Advertisement

PLO Official Distances Self From Arafat Declaration

Share
Times Staff Writer

A member of the Executive Committee of the Palestine Liberation Organization was quoted Monday as having dismissed PLO leader Yasser Arafat’s statements renouncing terrorism as an expression of Arafat’s personal opinion.

The statement was made by Mustafa Zabri, a member of the Popular Front for the Liberation of Palestine, a hard-line Marxist group based in Damascus, Syria. Zabri is one of 15 members of the PLO’s Executive Committee, which is responsible for running the organization.

According to news agency accounts, Zabri issued a statement in which he said Arafat’s statement last week at a news conference in Geneva renouncing terrorism was “incompatible with the resolutions of the latest Palestine National Council meeting,” which was held in Algiers in November.

Advertisement

The council is the Palestinians’ so-called parliament-in-exile and decides policy for the PLO, which is an umbrella group composed of diverse Palestinian organizations and guerrilla groups.

At the November meeting, the council declared an independent state, presumably in the Israeli-occupied West Bank and Gaza Strip, and called for a peace settlement based on U.N. Security Council Resolution 242, which implicitly recognizes Israel’s right to exist within secure boundaries.

The PFLP, which is headed by George Habash, strongly opposed the acceptance of Resolution 242, but Habash went along when he was overruled by a majority vote.

Habash, who is currently in Damascus, did not take part in Zabri’s statement to the press, according to PFLP officials reached in Damascus by The Times.
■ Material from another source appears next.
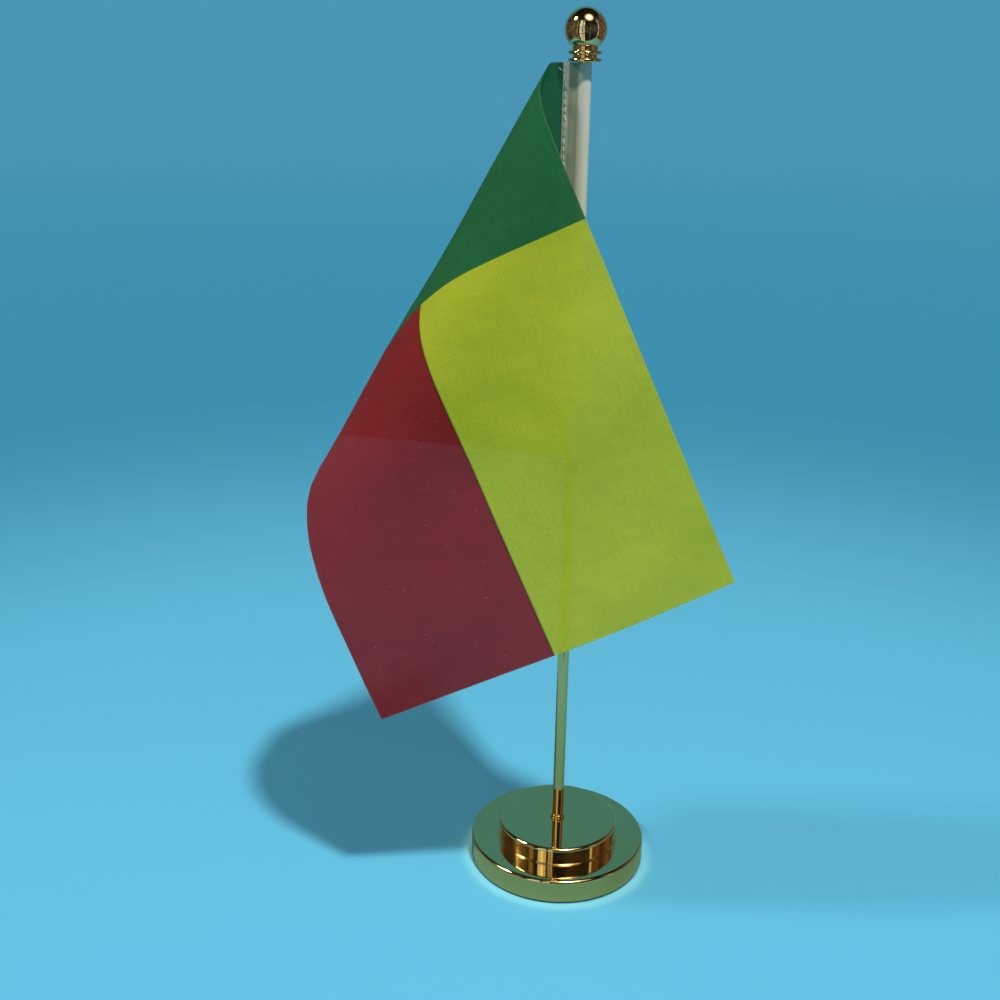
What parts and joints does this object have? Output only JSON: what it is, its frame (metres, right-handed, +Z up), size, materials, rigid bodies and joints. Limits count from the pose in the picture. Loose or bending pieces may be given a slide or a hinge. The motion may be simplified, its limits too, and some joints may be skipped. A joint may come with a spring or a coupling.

Last week, Arafat appeared before a news conference in Geneva, where he had addressed the U.N. General Assembly the day before, and explicitly recognized Israel’s right to exist along with the newly declared Palestinian state. He also renounced terrorism in all forms.

First Round of Talks

The statement led the U.S. government to drop its ban on official contacts with the PLO, and a first round of talks was held Friday in Tunisia between PLO officials and the U.S. ambassador to Tunisia, Robert H. Pelletreau Jr.

Advertisement

Arafat’s press conference statement went considerably beyond the position stated at the PNC meeting in November. Zabri said the PLO leader’s remarks about terrorism were “Arafat’s personal opinion.”

It was unclear whether the Zabri statement constituted a rejection of the Arafat statement on terrorism.

Arafat was embroiled in controversy Monday over the question of whether his rejection of terrorism included attacks on Israeli military targets by Palestinian guerrillas.

The PLO leader is touring European countries to drum up support for an international Mideast peace conference and an independent Palestine. As he arrived in Vienna, he was asked by reporters whether the PLO would continue armed attacks against Israeli authorities.

“You mean resistance. Our people will definitely continue their intifada, “ Arafat was quoted as saying, using the Arabic word for the yearlong Palestinian uprising against the Israeli occupation of the West Bank and Gaza Strip.

In the occupied territories, meanwhile, an 11-year-old Palestinian boy died Monday from head injuries that his family said he suffered when he was pushed from a military jeep in the West Bank, the Associated Press reported from Jerusalem.

Advertisement

An army spokesman confirmed that the boy died but said a preliminary investigation had found nothing to connect the army to the death.

In other violence, troops shot and wounded nine Palestinians in clashes in the Gaza Strip, Arab hospital officials said.

Arafat’s remarks followed by a day statements from the deputy leader of Arafat’s Fatah faction, Abu Iyad, who said that PLO attacks against Israeli military targets were unaffected by the Arafat statement on terrorism.

“Reagan may stop his government’s dialogue with the PLO now if he thinks he will be able to stop our attacks against Israeli military targets,” Abu Iyad was quoted as saying in Abu Dhabi.

In abandoning the 13-year-old prohibition on contacts with the PLO, the Reagan Administration said the PLO would be carefully watched to make sure that its deeds matched its words.

But it did not clarify whether the discussions would be broken off if Israeli military targets are attacked. The PLO regards these attacks as acts of national liberation permitted by the U.N. charter.